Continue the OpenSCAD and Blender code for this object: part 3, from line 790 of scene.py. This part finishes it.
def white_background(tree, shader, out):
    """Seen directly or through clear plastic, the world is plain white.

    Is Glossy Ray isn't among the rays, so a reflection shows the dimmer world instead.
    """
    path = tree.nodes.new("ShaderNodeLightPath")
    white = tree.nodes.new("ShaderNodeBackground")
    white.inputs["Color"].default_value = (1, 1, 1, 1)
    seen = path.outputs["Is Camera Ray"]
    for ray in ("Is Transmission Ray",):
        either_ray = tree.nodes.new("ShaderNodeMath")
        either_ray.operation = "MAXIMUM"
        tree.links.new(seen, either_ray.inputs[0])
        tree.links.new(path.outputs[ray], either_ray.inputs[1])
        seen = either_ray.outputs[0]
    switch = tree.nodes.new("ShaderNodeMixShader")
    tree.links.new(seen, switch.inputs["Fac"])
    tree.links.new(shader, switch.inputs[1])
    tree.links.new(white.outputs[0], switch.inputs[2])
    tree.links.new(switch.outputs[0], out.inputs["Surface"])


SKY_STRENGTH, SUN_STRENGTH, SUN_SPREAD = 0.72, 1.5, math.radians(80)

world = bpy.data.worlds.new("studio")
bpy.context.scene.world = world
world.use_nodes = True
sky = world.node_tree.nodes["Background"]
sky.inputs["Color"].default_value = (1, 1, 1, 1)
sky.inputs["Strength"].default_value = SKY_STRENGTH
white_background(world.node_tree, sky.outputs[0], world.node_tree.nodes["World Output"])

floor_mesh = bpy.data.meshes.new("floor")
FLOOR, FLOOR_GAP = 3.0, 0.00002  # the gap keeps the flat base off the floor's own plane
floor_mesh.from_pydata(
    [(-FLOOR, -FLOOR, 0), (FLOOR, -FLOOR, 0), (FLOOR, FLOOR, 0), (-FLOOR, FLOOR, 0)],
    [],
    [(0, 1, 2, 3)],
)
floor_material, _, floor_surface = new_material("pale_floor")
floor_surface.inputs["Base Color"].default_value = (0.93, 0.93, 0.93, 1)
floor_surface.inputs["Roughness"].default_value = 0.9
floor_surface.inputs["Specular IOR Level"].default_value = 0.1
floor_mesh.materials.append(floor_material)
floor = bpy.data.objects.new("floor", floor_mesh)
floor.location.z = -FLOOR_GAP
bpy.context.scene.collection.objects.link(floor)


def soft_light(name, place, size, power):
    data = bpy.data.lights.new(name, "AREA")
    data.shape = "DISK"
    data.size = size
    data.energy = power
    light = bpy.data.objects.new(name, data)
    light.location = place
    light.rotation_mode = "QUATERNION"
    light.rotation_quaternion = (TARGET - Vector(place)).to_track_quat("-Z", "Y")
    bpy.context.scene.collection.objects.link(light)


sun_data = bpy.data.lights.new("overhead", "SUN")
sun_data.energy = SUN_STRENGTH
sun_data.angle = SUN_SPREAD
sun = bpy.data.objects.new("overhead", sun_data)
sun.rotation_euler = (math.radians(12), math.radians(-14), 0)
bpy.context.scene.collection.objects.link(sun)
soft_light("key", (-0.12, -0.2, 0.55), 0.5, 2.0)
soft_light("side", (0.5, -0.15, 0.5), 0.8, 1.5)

...

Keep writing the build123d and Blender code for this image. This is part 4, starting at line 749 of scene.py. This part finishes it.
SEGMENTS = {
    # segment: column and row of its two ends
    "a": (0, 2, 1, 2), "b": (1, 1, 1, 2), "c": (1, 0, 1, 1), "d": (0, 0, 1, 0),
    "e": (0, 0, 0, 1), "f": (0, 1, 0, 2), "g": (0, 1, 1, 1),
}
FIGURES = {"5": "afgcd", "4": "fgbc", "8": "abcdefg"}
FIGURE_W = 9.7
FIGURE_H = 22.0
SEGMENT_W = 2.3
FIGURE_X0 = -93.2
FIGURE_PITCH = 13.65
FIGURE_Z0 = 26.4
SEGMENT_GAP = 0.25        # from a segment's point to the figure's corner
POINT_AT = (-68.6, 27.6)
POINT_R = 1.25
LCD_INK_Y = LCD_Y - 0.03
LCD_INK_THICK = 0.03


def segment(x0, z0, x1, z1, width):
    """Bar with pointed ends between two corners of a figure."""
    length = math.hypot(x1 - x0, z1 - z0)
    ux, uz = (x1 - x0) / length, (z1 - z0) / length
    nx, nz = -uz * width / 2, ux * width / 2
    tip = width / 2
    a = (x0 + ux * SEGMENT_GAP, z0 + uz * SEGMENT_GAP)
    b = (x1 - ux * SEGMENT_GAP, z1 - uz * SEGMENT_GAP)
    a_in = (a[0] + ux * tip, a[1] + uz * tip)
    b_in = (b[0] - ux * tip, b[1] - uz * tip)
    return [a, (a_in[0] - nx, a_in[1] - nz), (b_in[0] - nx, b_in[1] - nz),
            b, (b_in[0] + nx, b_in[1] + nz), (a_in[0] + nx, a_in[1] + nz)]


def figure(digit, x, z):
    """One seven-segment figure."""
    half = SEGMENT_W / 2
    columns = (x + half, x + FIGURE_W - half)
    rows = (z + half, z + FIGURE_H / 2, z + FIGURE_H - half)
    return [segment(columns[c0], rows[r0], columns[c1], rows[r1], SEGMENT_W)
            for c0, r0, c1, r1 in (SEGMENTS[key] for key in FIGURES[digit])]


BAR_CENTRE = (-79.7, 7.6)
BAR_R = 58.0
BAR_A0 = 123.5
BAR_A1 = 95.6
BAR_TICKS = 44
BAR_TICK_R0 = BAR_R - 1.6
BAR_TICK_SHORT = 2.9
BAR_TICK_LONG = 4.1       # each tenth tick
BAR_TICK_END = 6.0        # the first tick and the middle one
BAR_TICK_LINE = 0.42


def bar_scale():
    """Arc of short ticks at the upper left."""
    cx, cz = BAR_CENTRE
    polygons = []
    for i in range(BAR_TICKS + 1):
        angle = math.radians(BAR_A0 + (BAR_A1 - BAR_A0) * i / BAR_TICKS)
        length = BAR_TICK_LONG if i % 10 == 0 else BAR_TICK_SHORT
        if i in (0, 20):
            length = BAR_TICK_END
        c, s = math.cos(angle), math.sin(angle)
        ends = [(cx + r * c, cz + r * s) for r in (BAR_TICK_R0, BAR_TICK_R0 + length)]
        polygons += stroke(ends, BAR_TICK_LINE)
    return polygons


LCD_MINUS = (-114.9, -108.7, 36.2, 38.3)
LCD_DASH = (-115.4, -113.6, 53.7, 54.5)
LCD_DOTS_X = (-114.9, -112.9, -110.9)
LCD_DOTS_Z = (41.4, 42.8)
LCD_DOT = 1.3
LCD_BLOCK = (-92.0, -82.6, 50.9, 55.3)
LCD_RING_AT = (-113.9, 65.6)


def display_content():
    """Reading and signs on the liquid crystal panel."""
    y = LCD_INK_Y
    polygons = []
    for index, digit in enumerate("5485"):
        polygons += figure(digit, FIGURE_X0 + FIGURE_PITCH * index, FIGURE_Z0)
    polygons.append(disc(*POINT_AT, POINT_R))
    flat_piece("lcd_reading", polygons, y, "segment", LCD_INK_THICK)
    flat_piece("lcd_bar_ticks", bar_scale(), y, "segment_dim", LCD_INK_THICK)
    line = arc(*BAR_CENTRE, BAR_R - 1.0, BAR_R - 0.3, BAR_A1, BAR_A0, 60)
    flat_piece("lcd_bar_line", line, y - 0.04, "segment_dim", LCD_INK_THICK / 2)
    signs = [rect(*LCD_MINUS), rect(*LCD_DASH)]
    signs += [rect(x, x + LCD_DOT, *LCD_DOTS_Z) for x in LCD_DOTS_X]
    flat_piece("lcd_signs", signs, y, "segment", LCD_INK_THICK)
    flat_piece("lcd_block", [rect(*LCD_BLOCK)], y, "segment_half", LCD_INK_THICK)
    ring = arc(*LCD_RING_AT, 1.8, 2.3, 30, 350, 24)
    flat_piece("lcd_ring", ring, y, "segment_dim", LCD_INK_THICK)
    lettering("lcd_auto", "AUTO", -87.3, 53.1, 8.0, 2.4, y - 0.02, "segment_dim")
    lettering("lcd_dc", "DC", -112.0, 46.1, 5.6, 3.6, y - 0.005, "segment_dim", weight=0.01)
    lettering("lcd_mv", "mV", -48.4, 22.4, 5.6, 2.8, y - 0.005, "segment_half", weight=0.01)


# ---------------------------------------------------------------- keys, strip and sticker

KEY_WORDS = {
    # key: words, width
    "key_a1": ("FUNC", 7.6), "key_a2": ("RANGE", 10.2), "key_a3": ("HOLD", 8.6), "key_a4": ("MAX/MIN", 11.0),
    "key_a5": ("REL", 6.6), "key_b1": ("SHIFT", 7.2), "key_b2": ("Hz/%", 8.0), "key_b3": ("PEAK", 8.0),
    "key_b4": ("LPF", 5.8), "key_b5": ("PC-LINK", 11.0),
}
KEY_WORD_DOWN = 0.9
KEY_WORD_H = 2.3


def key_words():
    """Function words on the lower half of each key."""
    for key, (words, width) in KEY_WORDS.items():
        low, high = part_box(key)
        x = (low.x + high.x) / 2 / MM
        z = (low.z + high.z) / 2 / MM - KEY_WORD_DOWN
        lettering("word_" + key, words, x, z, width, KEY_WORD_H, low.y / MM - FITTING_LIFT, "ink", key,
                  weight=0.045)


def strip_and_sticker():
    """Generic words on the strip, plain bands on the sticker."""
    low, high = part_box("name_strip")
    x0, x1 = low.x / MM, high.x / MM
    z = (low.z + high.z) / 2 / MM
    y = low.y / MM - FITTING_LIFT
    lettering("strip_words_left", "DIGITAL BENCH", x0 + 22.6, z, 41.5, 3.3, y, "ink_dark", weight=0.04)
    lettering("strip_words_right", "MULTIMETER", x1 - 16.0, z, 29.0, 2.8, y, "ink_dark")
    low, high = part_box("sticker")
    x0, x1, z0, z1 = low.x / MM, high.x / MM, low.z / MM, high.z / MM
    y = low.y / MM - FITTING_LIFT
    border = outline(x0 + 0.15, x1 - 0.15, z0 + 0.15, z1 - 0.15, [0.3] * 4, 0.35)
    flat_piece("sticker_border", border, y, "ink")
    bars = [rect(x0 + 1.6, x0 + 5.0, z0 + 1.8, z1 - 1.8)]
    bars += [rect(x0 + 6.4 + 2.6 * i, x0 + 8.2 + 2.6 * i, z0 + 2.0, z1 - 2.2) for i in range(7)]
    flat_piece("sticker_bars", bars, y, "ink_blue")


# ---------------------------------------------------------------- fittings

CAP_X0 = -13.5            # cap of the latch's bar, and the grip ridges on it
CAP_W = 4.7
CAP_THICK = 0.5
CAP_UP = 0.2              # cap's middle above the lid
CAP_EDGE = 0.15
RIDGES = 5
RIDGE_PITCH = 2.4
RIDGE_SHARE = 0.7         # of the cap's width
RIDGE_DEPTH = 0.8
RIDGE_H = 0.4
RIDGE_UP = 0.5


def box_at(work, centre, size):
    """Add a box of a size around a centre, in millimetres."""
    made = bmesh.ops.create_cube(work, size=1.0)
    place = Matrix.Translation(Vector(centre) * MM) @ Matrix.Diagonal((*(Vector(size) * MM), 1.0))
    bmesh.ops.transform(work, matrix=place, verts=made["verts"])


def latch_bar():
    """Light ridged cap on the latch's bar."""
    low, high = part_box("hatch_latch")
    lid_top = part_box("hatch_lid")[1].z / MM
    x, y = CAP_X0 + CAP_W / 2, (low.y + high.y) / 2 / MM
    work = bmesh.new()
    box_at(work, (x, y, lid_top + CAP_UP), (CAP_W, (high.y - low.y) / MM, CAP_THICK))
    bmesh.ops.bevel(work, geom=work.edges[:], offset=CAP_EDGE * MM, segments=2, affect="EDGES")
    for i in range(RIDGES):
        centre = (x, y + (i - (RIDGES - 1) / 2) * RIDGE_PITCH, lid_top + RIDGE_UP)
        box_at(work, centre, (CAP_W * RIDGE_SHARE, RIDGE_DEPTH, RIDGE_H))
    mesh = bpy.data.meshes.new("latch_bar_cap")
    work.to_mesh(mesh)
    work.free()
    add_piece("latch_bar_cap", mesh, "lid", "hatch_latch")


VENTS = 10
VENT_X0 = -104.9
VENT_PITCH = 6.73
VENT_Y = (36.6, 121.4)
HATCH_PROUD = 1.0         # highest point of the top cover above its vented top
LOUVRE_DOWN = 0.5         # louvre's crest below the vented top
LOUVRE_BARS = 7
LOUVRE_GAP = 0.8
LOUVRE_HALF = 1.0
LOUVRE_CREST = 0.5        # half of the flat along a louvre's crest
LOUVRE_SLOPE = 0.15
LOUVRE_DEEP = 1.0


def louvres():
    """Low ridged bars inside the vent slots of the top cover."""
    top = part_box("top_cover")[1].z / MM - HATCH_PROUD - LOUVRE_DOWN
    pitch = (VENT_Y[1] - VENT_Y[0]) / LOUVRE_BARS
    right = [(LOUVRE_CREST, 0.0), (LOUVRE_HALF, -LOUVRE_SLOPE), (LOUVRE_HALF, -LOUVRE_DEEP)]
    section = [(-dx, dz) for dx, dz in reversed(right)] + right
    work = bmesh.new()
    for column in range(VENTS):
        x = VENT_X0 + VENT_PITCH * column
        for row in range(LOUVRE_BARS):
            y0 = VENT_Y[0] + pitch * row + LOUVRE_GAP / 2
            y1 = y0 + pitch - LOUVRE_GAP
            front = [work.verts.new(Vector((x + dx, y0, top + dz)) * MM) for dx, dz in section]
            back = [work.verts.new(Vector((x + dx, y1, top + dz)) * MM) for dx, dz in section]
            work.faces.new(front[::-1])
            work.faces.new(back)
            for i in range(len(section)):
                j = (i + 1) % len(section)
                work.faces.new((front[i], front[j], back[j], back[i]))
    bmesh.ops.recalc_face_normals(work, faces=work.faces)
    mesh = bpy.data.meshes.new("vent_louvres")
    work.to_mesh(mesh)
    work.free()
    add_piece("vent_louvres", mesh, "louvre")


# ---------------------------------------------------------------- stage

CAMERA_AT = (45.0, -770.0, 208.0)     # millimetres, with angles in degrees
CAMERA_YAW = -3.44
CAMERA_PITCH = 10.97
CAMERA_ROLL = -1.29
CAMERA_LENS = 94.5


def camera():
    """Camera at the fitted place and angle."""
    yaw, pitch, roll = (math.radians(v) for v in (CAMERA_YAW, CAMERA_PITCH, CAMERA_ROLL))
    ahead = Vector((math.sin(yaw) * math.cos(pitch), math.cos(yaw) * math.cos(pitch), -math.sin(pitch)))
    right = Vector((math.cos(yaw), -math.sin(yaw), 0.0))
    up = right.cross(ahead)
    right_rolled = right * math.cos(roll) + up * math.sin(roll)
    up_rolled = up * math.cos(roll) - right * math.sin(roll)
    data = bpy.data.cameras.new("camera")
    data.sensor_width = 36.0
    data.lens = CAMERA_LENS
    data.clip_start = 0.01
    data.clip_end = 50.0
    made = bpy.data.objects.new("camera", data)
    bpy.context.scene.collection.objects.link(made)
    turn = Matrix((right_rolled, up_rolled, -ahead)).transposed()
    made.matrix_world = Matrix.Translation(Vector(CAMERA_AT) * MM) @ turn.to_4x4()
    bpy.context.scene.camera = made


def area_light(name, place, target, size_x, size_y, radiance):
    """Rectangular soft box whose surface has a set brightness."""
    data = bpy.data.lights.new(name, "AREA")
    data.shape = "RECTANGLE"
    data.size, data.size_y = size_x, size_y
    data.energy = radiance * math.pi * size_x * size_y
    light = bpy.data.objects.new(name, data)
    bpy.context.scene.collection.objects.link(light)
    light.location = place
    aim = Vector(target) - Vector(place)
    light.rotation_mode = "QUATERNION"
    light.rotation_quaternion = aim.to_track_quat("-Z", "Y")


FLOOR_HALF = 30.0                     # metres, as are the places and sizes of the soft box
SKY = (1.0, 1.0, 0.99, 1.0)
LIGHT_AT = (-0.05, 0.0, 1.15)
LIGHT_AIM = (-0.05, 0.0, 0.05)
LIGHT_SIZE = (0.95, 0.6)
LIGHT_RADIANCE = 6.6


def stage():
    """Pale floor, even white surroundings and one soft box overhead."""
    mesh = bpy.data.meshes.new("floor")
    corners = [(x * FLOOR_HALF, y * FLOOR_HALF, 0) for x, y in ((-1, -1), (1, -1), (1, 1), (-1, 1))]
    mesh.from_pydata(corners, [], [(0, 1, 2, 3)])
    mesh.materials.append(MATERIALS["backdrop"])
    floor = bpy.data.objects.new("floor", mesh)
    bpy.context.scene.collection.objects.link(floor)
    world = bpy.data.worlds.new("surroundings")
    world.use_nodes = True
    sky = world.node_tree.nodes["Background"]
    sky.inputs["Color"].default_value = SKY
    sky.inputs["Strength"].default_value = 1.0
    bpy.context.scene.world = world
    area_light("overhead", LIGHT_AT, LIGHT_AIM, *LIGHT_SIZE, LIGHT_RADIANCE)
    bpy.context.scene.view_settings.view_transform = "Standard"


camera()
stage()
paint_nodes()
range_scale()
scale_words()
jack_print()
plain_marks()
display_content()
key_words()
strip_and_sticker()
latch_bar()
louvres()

◆ **TASK REQUIREMENTS**
Output nothing but the number of lines in the data containing the string "finishes".

◆ **WRITTEN SOLUTION**
2